As to the email, I think she's fishing to hear him say nice things about her. It's been a couple of months since they broke up, and she misses having someone desire or admire her.
+ August 18, 2008 03:57 PM +
Bugshine in Beijing (in spirit)
Oh, this totally sounds like a letter I would have written at one time in my life. Boy breaks up with Amanda, and he uses the "we can still be friends" line to lessen the trauma. He expects to hear nothing more from her until he checks his inbox one day, and there's the email from the girl who should have completely cut off all contact with Boy. Instead, she begins to send Boy emails trying to convince him (and herself) that they can still be friends (trust me, this is not the only email she sent). Boy might even fall for it, and try to go out with her as a "friend", at which point she gets drunk and tries to convince him to go back to her place for some "reconciliation"... Yeah, I totally know where Amanda is going with this email.
+ August 18, 2008 07:52 PM +
Night in gale
I love Todd Rundgren!
+ August 18, 2008 09:55 PM +
I Took Cutie For A Ride in My Death Cab
The email obviously meant something to Mr.

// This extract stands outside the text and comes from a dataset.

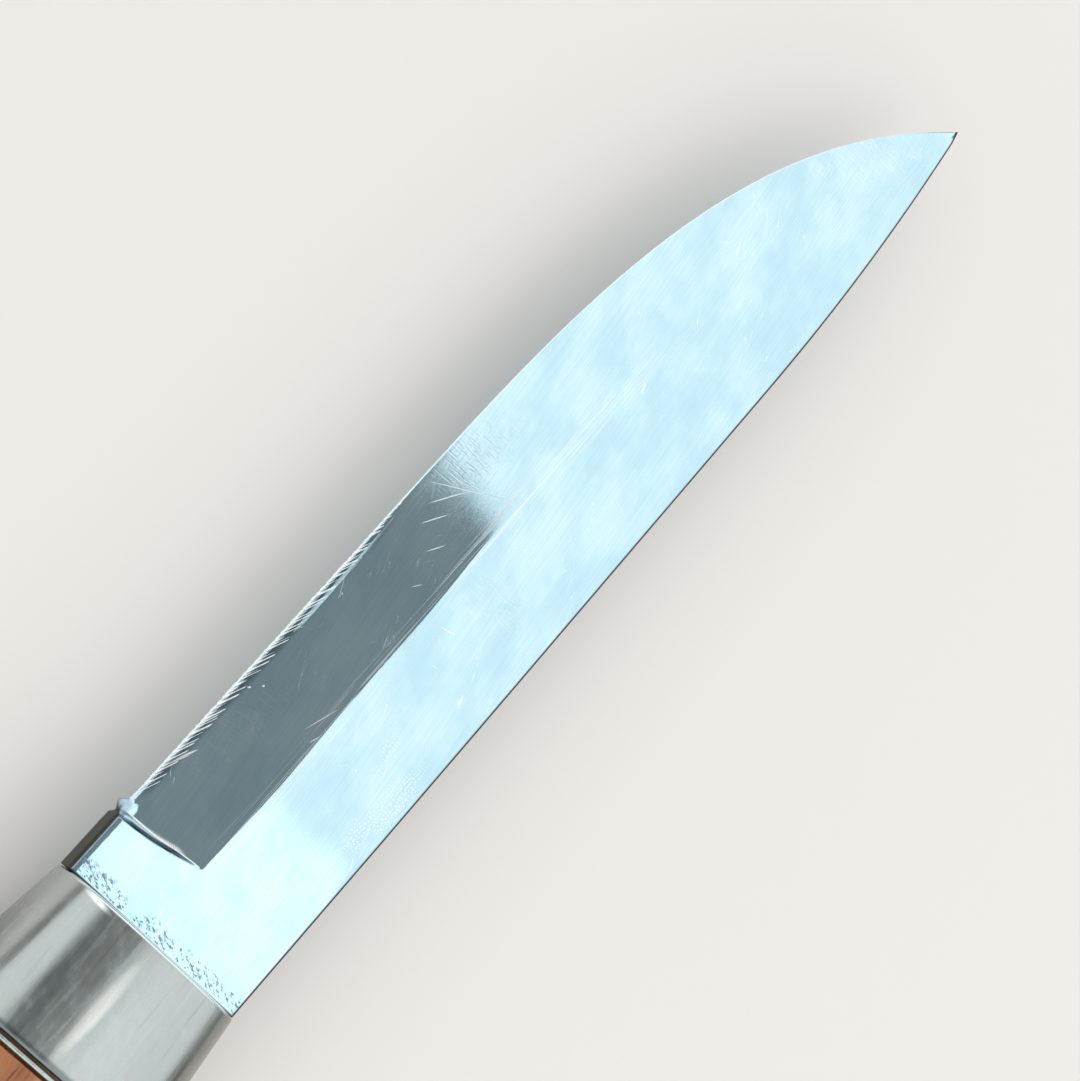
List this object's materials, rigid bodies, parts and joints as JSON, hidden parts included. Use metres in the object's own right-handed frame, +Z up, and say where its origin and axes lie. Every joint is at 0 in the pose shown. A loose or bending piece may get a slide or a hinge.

Amanda's ex if he printed it outt.
+ August 18, 2008 10:08 PM +
Gigi in the rain
I smell bad cologne and too much desperation!!
+ August 18, 2008 10:18 PM +
Julius in Mexico
I felt sadness & desperation behind the words
+ August 18, 2008 11:53 PM +
Holly the Homemaker in Toronto

Awwww..."I still want to be friends, if you want to?"
Like...WTF?
+ August 19, 2008 11:21 PM +
Jonathan in revisiting
I really like you...

...but not enough to be friends.

btw, John the finder: is Kittery, Maine, where you go to buy a baby Maine Coon cat?

Bet no one's ever thought of that one before, ho ho.